Lundi, dans une allocution solennelle sur le perron de la résidence officielle du Premier ministre, il a annoncé aux Espagnols, la voix grave, avoir "décidé de continuer" à la tête du gouvernement.
Affirmant une nouvelle fois que les attaques à l'encontre de son épouse étaient le produit d'une "campagne de diffamation" déclenchée par des "pseudo-médias" et relayée par la droite et l'extrême droite, il a réitéré mardi sa volonté de "mener" un combat contre "l'intox" et pour "le renouvellement démocratique dont a besoin notre pays".
L'enquête contre l'épouse de M. Sánchez, placée sous le sceau du secret de l'instruction, a été ouverte à la suite d'une plainte de l'association "Manos limpias" (Mains propres), un collectif proche de l'extrême droite. Le parquet a demandé le classement de cette enquête mais le juge chargé du dossier n'a pas encore dévoilé ses intentions.
L'appel de Pedro Sánchez à ouvrir un tel chantier de "renouvellement" ne semble pas avoir convaincu au-delà de son propre parti socialiste, la formation d'extrême gauche Sumar, son alliée au sein du gouvernement, soulignant le manque d'annonces concrètes.
- "Des mesures et non des discours" -
"Nous devons prendre au sérieux cette idée de nouveau chapitre" mais "notre peuple demande que l'on défende la démocratie par des mesures et non des discours", a-t-elle déclaré lundi soir dans un message diffusé sur le réseau social X.
L'opposition de droite a asséné une nouvelle volée de bois vert à M. Sánchez et annoncé une contre-attaque.

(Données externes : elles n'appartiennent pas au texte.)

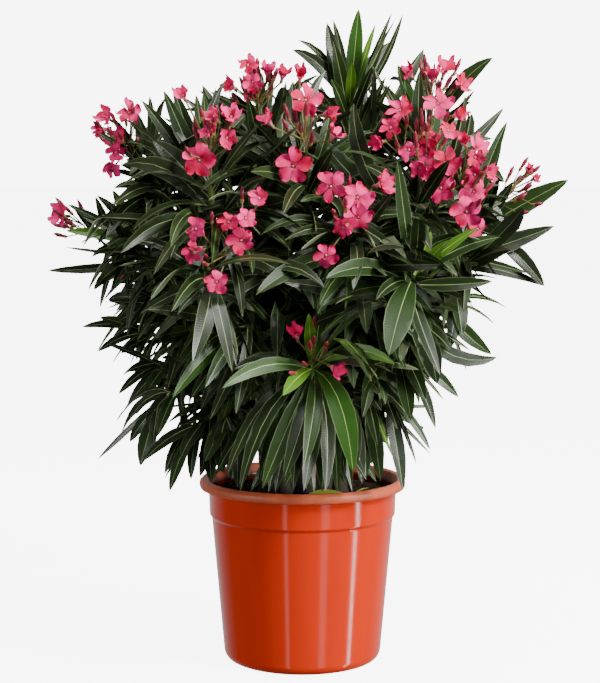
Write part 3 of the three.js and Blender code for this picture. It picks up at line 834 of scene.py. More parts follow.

"Les gens se sont sentis manipulés et insultés par ce comportement" du Premier ministre, a affirmé le chef du Parti Populaire (PP), Alberto Núñez Feijóo, qui a promis une "réponse" au Parlement, où il réclame une comparution du chef du gouvernement, et dans la rue, avec de nouvelles manifestations dont la date n'a pas été précisée.
Depuis son arrivée au pouvoir il y a six ans, la légitimité de M. Sánchez a toujours été mise en doute par le PP et la formation d'extrême droite Vox, qui ne lui ont jamais pardonné d'avoir été porté au pouvoir par l'extrême gauche et les partis basques et catalans dans le cadre d'une motion de censure contre son prédécesseur conservateur Mariano Rajoy, plombé par un scandale de corruption.
Et le contexte politique s'est davantage encore tendu ces derniers mois lorsque Pedro Sánchez, arrivé deuxième des élections du 23 juillet derrière Núñez Feijóo, est malgré tout parvenu à être reconduit au pouvoir par le Parlement en novembre avec le soutien des partis indépendantistes catalans, en échange d'une loi très controversée d'amnistie des séparatistes impliqués dans la tentative de sécession de la Catalogne en 2017.